0

Suppose $x$ is a random vector in $\mathbb{R}^n$ which is distributed according to $D$.

Assume $x_i$ is a sample.

What is $\sum_{i=1}^N x_ix_i^T$?

How can I relate this to covariance of data $C$?

Is $\sum_{i=1}^N x_ix_i^T = \alpha C +\beta$ for some $\alpha$ and $\beta$?

Having $(x_1,x_2,\cdots,x_N)$, how one can find $\mathbb{E}[(x-\mu)(x-\mu)^T]$?

My try to answer the above are as follows:

When we have access to the sequence of data we can build

$$ X'_N= \begin{bmatrix} x_1 & x_2 & \cdots & x_N \end{bmatrix} $$

Sample average is $\mu_N = \frac{\sum_{i=1}^N x_i}{N}$ so the normalized data matrix is

$$ X_N= \begin{bmatrix} x_1 -\mu_N & x_2- \mu_N & \cdots & x_N-\mu_N \end{bmatrix} $$ Therefore, $C_N$ is sample covariance matrix $$ C_N=X_NX_N^T= \begin{bmatrix} x_1 -\mu_N & x_2- \mu_N & \cdots & x_N-\mu_N \end{bmatrix} \begin{bmatrix} (x_1 -\mu_N)^T \\ (x_2- \mu_N)^T \\ \cdots \\ (x_N-\mu_N)^T \end{bmatrix} $$ $$ C_N= (x_1 -\mu_N)(x_1 -\mu_N)^T + (x_2- \mu_N)(x_2- \mu_N)^T + \cdots + (x_N-\mu_N)(x_N-\mu_N)^T $$

$$ C_N= \sum_{i=1}^N x_ix_i^T - (\sum_{i=1}^N x_i)\mu_N^T -\mu_N(\sum_{i=1}^N x_i)^T +N \mu_N\mu_N^T $$

Please answer my four questions separately.

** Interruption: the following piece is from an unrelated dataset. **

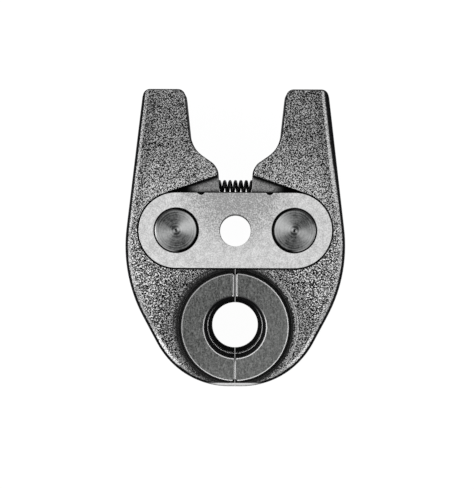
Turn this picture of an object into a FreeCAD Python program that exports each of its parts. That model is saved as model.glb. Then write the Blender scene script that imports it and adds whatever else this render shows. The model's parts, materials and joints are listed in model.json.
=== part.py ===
import FreeCAD, Part
import math
import os
import re
import Sketcher

# Press tongs jaw: two forged levers swing on two pins between two cheek plates.
# Their lower ends carry one half each of a round press bore, and a small coil spring
# between the upper arms keeps the bore closed.
# X runs from the left lever to the right one, Y towards the prongs, Z out of the front face.
# The origin is the middle of the retaining bolt hole, half-way through the part.

os.makedirs("parts", exist_ok=True)
doc = FreeCAD.newDocument("press_tongs_jaw")
Vector = FreeCAD.Vector

SAME_PLACE = 0.001  # millimetres within which two points count as one
UPRIGHT = 0.01  # most that the normal of an upright face leans, as a cosine
SMOOTH = 0.9  # cosine past which two faces meet without an edge

# Driving sizes: name, millimetres or degrees, and what each one is
SIZES = (
    ("pivot_offset", 22.0, "middle of the part to the axis of a pivot pin"),
    ("pin_radius", 8.25, "pivot pin"),
    ("pin_gap", 0.05, "running clearance round a pin"),
    ("pin_proud", 0.65, "pin end above the plate"),
    ("pin_chamfer", 0.8, "bevel at a pin's end"),
    ("pip_radius", 0.6, "lathe centre in a pin's end"),
    ("web_half", 9.2, "half the thickness of a lever between the plates"),
    ("plate_gap", 0.1, "sliding clearance of lever and plate"),
    ("plate_thick", 4.0, "cheek plate"),
    ("plate_round", 14.3, "end radius of a plate, half its height"),
    ("plate_bevel", 0.3, "bevel round a plate's outer face"),
    ("pocket_gap", 0.35, "clearance of a plate in the levers' recess"),
    ("bolt_radius", 6.0, "retaining bolt hole through the plates"),
    ("notch_radius", 1.6, "round notch in a plate's upper edge"),
    ("notch_offset", 12.8, "notch from the middle of the plate"),
    ("notch_rise", 0.5, "middle of a notch's circle above the plate's edge"),
    ("ring_wire", 1.2, "square section of a snap ring"),
    ("ring_gap", 0.1, "clearance of a snap ring in its grooves"),
    ("ring_angle", 330.0, "degrees of the circle that a snap ring covers"),
    ("forged_half", 13.0, "half the thickness of the forging"),
    ("draft_angle", 5.0, "forging draft of the flanks from the parting line, in degrees"),
    ("inner_draft_angle", 1.0, "draft of the prong ends, the roller seat and the arms"),
    ("forged_edge", 2.6, "rounding of the forging's outer edges"),
    ("inner_edge", 0.8, "rounding of the prong ends and the roller seat"),
    ("prong_top", 52.9, "prong ends above the pivots"),
    ("prong_outer", 35.4, "outer corner of a prong's end"),
    ("prong_inner", 18.9, "inner corner of a prong's end"),
    ("prong_inner_round", 3.0, "rounding of the inner corner"),
    ("flank_wide", 43.63, "corner where the two flank lines would meet, sideways"),
    ("flank_drop", 16.9, "the same corner below the pivots"),
    ("flank_round", 57.0, "arc between the flank lines"),
    ("nose_wide", 21.0, "corner of lower flank and nose, sideways"),
    ("nose_drop", 59.2, "flat nose below the pivots"),
    ("nose_round", 31.0, "arc between lower flank and nose"),
    ("seat_wide", 16.55, "corner in the roller seat, sideways"),
    ("seat_high", 31.0, "corner in the roller seat above the pivots"),
    ("seat_round", 12.1, "arc of the roller seat"),
    ("shoulder_wide", 6.6, "shoulder corner, sideways"),
    ("shoulder_high", 24.1, "shoulder corner above the pivots"),
    ("shoulder_round", 5.6, "arc of the shoulder"),
    ("arm_wide", 5.15, "inner face of an upper arm at the pivots' height, sideways"),
    ("split_gap", 0.05, "closed press faces from the middle plane"),
    ("throat_gap", 1.0, "lever from the middle plane between the plates"),
    ("open_angle", 17.0, "swing of each lever, in degrees"),
    ("sweep_angle", 18.85, "slant of the recess above the plate, in degrees"),
    ("bolt_clear", 0.6, "swung lever to the bolt hole"),
    ("press_drop", 35.9, "press bore below the pivots"),
    ("boss_round", 20.0, "round boss of the press bore"),
    ("boss_half", 16.5, "half the height of the boss"),
    ("boss_bevel", 0.45, "bevels of the boss"),
    ("trough_wide", 2.8, "floor of the turned trough round the boss"),
    ("trough_slope", 1.2, "sloping outer side of the trough"),
    ("trough_deep", 0.4, "trough below the forged face"),
    ("trough_root", 1.2, "slope between boss and trough"),
    ("mouth_round", 11.4, "press bore at its mouths"),
    ("mouth_deep", 8.0, "depth of a mouth"),
    ("step_round", 10.2, "press bore between mouth and rib"),
    ("step_cone", 0.8, "length of the cones in the bore"),
    ("rib_round", 8.7, "press rib in the middle of the bore"),
    ("rib_half", 2.0, "half the width of the press rib"),
    ("split_bevel", 0.75, "bevel of the press faces at the boss's ends, above the bore"),
    ("lower_bevel", 0.3, "the same bevel below the bore"),
    ("corner_bevel", 1.1, "bevel of the press faces at the boss's round wall"),
    ("relief_long", 2.4, "length of the relief of the press faces beside a mouth"),
    ("relief_wide", 0.43, "width of that relief at the mouth"),
    ("spring_high", 16.5, "axis of the spring above the pivots"),
    ("spring_wire", 1.1, "wire of the spring"),
    ("spring_mean", 4.7, "coil diameter to the middle of the wire"),
    ("spring_pitch", 2.05, "rise of one coil"),
    ("spring_bore_gap", 0.35, "clearance of the spring in its bores"),
    ("spring_bore_deep", 4.6, "depth of a spring bore"),
    ("spring_end_gap", 0.1, "spring end to the bottom of its bore"),
    ("saw_margin", 4.0, "cutters past the faces that they cut"),
)
NAMES = {alias for alias, size, meaning in SIZES}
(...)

  • If the $x_i$ are iid then the easiest thing to do is to replace $\mu_N$ by $\mu$ and evaluate the variance of $C_N-C$ using that the $(x_i-\mu)^\top(x_i-\mu)$ are iid. With $\mu_N$ the $(x_i-\mu_N)^\top(x_i-\mu_N)$ are not iid not even unbiased anymore, which leads to the unbiased estimator – reuns Dec 26 '18 at 00:10

1 Answers1

2

The sample covariance $C_N$ is $$C_N=\frac1N\sum (x_i-\mu_N) (x_i-\mu_N)^T.$$

From there, you can do as you did to prove $$C_N=\frac1N\sum x_i x_i^T -\frac1N \left(\sum x_i\right)\mu_N^T -\frac1N \mu_N \left(\sum x_i\right)^T+\mu_N \mu_N^T=$$ $$=\frac1N\sum x_i x_i^T-\mu_N \mu_N^T.$$

So you can find $\alpha$ and $\beta$ from here (although they will depend on the sample).

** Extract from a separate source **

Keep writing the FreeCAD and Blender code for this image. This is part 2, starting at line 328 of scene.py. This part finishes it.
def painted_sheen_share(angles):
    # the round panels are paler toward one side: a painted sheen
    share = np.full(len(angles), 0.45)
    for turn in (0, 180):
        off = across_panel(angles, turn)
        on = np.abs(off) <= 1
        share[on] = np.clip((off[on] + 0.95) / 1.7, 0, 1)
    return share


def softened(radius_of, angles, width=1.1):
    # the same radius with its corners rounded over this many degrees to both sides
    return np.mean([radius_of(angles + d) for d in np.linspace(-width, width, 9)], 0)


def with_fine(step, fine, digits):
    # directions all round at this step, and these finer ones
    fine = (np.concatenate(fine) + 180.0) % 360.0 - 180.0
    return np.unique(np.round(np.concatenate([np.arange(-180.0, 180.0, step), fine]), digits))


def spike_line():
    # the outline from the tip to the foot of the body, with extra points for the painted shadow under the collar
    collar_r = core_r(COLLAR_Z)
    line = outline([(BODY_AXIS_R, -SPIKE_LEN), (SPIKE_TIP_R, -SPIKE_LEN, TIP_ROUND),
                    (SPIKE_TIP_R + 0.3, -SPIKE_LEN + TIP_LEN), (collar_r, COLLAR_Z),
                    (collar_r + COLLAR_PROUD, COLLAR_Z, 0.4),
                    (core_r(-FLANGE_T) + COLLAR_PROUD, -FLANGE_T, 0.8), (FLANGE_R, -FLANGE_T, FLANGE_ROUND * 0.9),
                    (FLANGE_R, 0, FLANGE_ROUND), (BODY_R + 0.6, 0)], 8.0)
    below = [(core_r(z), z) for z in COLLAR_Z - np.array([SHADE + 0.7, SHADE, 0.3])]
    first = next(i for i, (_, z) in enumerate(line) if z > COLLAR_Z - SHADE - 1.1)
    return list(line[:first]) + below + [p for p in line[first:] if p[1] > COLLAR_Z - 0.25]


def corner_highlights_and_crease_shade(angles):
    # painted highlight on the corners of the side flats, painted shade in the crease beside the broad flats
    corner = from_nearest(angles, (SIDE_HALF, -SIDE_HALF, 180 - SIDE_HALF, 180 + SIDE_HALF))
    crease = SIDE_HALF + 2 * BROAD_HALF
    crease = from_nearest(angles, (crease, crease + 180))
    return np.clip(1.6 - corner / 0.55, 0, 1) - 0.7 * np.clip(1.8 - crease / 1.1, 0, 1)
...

Finally, you can't "find" $E(x-\mu)(x-\mu)^T$ (the actual covariance matrix of $x$) in terms of the sample, since this is a parameter of the distribution of $x$, but it can be shown (through the law of large numbers) that under fairly general conditions, $C_N$ is a consistent estimation for it.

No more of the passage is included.